By 2017, Dick had begun echoing Kelley’s many supporters — who held rallies for Kelley and fought to clear his name for years — and made it clear that his predecessors had messed up the case. Most recently, he's taken part in Showtime’s “Outcry,” which Dick admits isn't a standard move for a district attorney to do.
“It surprises me actually because I was interviewed for a book by a criminologist and he said he could get defense lawyers and judges to talk to him but he could not get prosecutors to talk to him and I thought, I don’t understand it,” Dick told Oxygen.com, adding that he doesn’t “understand the reluctance to make sure that our side, as public servants, is understood.”
While rare, it’s not unheard of: Los Angeles deputy district attorney Jon Hatami took part in a documentary on the government failings in the Gabriel Fernandez child abuse case, though while he did blast some public servants, he didn’t attack his own office.
Dick explained in “Outcry” that, before he decided to run for public office, he'd watched with disdain how the Williamson County District Attorney’s office had mired itself in controversy. He observed his predecessor Jana Duty get arrested twice, and even jailed, after being held in contempt of court in connection with a murder case. She ended up getting sanctioned by the State Bar of Texas for professional misconduct.

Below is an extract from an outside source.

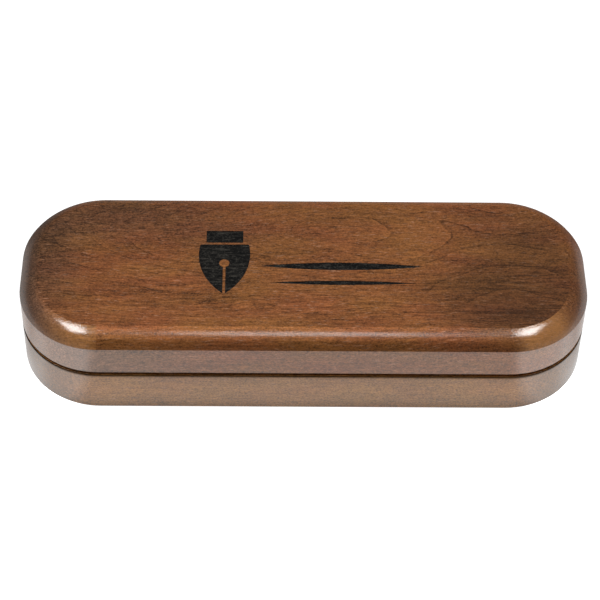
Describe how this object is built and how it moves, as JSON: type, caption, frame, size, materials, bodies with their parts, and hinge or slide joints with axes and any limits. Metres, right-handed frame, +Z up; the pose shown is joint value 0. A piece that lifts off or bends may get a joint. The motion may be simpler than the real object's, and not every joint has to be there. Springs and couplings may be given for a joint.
{
  "type": "fountain pen case",
  "caption": "Wooden case for fountain pens: a rounded lid on rear hinges closes over a routed base with a velvet pen bed, held by magnets.",
  "frame": {"origin": "centre of the base's flat underside, which is the face it rests on", "axes": "+X along the case to the right end as seen from the front, +Y to the back where the hinges are, +Z up out of the lid"},
  "size_m": [0.1778, 0.0669, 0.0318],
  "materials": {
    "stained_wood": "reddish brown stain on fine-grained hardwood, satin to gloss lacquer",
    "black_enamel": "matt black paint fill in the engraving",
    "antique_brass": "brushed brass, slightly darkened",
    "nickel_steel": "nickel plate",
    "velvet": "black velvet",
    "foam": "closed-cell foam",
    "backing_board": "grey millboard"
  },
  "bodies": {
    "base": {"base_shell": "stained_wood", "bed_board": "backing_board", "bed_foam": "foam", "bed_velvet": "velvet", "hinge_left_base_leaf": "antique_brass", "hinge_right_base_leaf": "antique_brass", "hinge_left_pin": "antique_brass", "hinge_right_pin": "antique_brass", "base_hinge_screws": "antique_brass", "base_magnets": "nickel_steel"},
    "lid": {"lid_shell": "stained_wood", "emblem_enamel": "black_enamel", "lid_pad_board": "backing_board", "lid_pad_foam": "foam", "lid_pad_cover": "velvet", "hinge_left_lid_leaf": "antique_brass", "hinge_right_lid_leaf": "antique_brass", "lid_hinge_screws": "antique_brass", "lid_strikes": "nickel_steel"}
  },
  "joints": [
    {"name": "lid_hinge", "type": "hinge", "parent": "base", "child": "lid", "pos_m": [0, 0.0335, 0.01588], "axis": [-1, 0, 0], "range_deg": [0, 180]}
  ]
}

Dick complained about the unprofessionalism in the DA's office until his wife pushed him to do something about it. So he decided to seek Duty's job. “Restoring integrity, leadership and professionalism” became one of his campaign slogans.

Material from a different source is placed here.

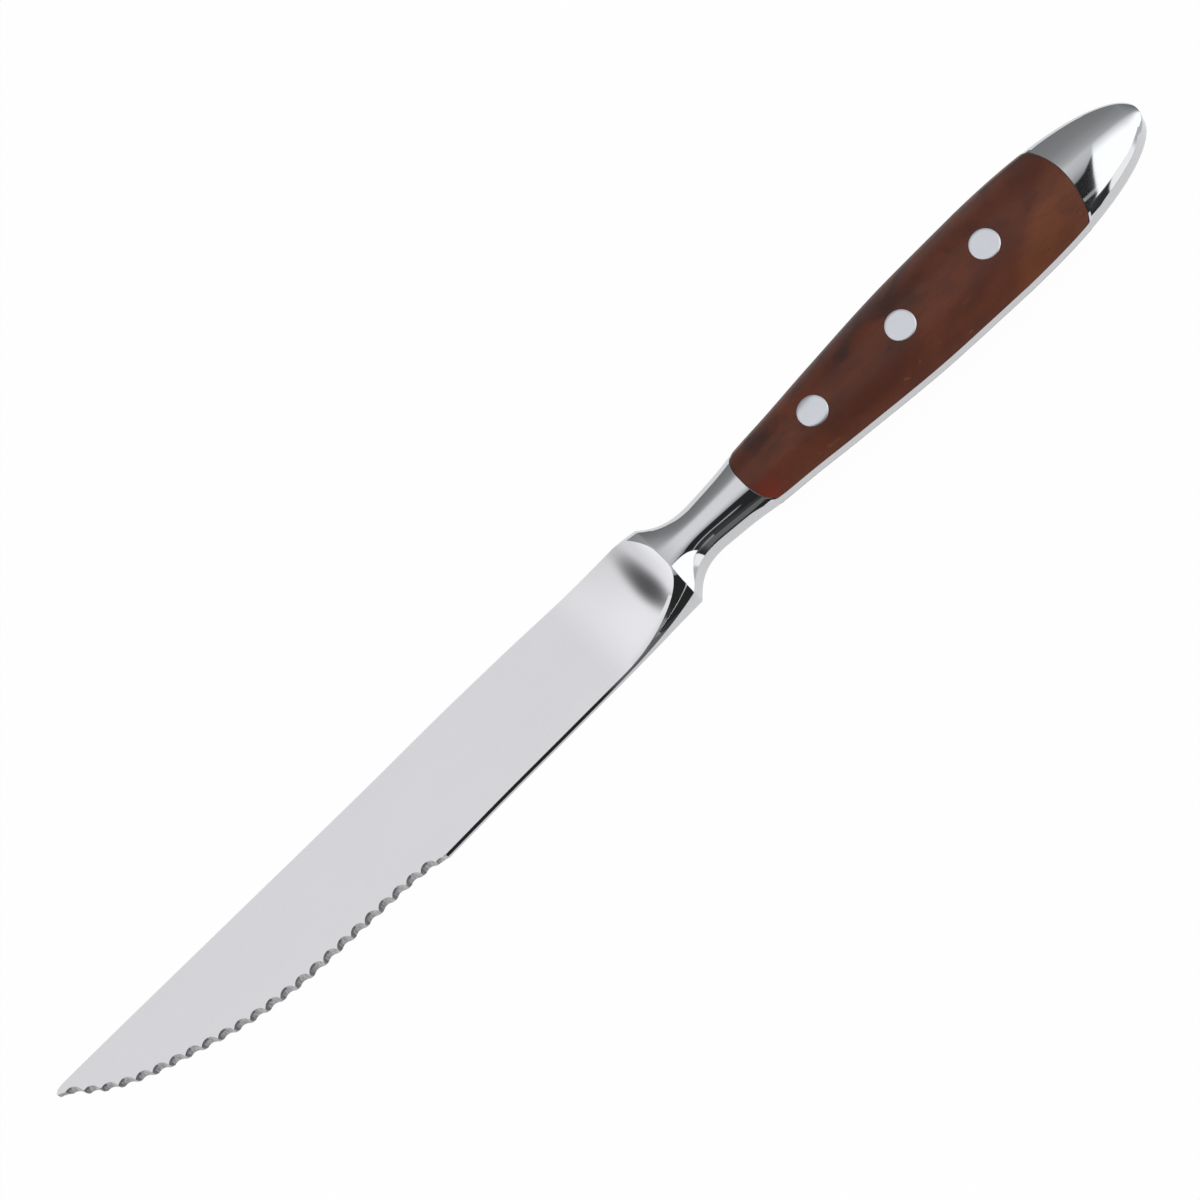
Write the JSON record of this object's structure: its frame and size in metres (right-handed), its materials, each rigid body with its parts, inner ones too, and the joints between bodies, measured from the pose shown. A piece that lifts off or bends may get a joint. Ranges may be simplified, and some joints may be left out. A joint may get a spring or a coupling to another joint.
{
  "type": "steak knife",
  "caption": "Serrated steak knife, forged in one piece with its bolster, full tang and pommel, with riveted wooden scales on both sides of the handle.",
  "frame": {"origin": "centre of the knife's outline seen from its face, at the lowest point of the handle's back face: the knife lies on its side", "axes": "+X from the tip towards the pommel, +Y from the cutting edge towards the spine, +Z out of the face that the serrations are ground on"},
  "size_m": [0.23, 0.019, 0.0108],
  "materials": {
    "steel": "stainless steel, satin ground blade faces, mirror polished bolster and pommel",
    "wood": "dark reddish brown hardwood, oiled satin",
    "rivet_metal": "satin, ground flush with the wood"
  },
  "bodies": {
    "root": {"blade_and_tang": "steel", "front_scale": "wood", "back_scale": "wood", "rivet_sleeve_1": "rivet_metal", "rivet_sleeve_2": "rivet_metal", "rivet_sleeve_3": "rivet_metal", "rivet_pin_1": "rivet_metal", "rivet_pin_2": "rivet_metal", "rivet_pin_3": "rivet_metal"}
  },
  "joints": []
}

"I felt like I came into it with a pretty balanced view,” he said, noting his previous experience as both a prosecutor and defense attorney. He also understood that some lawyers “have that type A, win, win, win, attitude.”
“I think it’s important to a prosecutor to know that winning just means seeing the truth in each case and getting justice in each case and winning doesn’t just mean getting a conviction in each case,” he said.
Dick told Oxygen.com that he was slightly hesitant to participate in “Outcry” at first, and he understands why district attorneys tend to avoid speaking in depth about cases to the media. Many aspects of the job require secrecy, he noted, like grand jury information. However, he ultimately decided “it's my job as an elected official to be as transparent as we can be. It’s not always possible in what we do but when we can, I want to be as open and transparent as we possibly can.”
Rather than trying to sweep any of the mistakes made in the Kelley case under the rug, Dick has been bringing them to light.
“We decided to do what I call a public autopsy of the case,” he said. “I felt like it was important to have live testimony and a real live hearing about it so that the public could see what was going on and kind of learn about it with us so there wouldn’t be as many questions about what happened and what’s the truth and what information is out there.”
He said the more he could do in the public eye, the better, because there was so much controversy surrounding the case. Being a part of “Outcry” was just part of that desire to be transparent.
“You have to have an open mind and you have to be willing to listen,” Dick told Oxygen.com. “I think so often in criminal justice — and either side can be guilty of this — you tend to hone in on what your belief is and you don’t listen to all the available information out there and you just close off any avenue of communication and that can be really dangerous.”
Despite correcting the injustice of Kelley's wrongful conviction, getting to the bottom of the child abuse allegation that started it all appears tougher. Dick told Oxygen.com it’s been difficult to charge anyone else in the case because the original one was mishandled so much.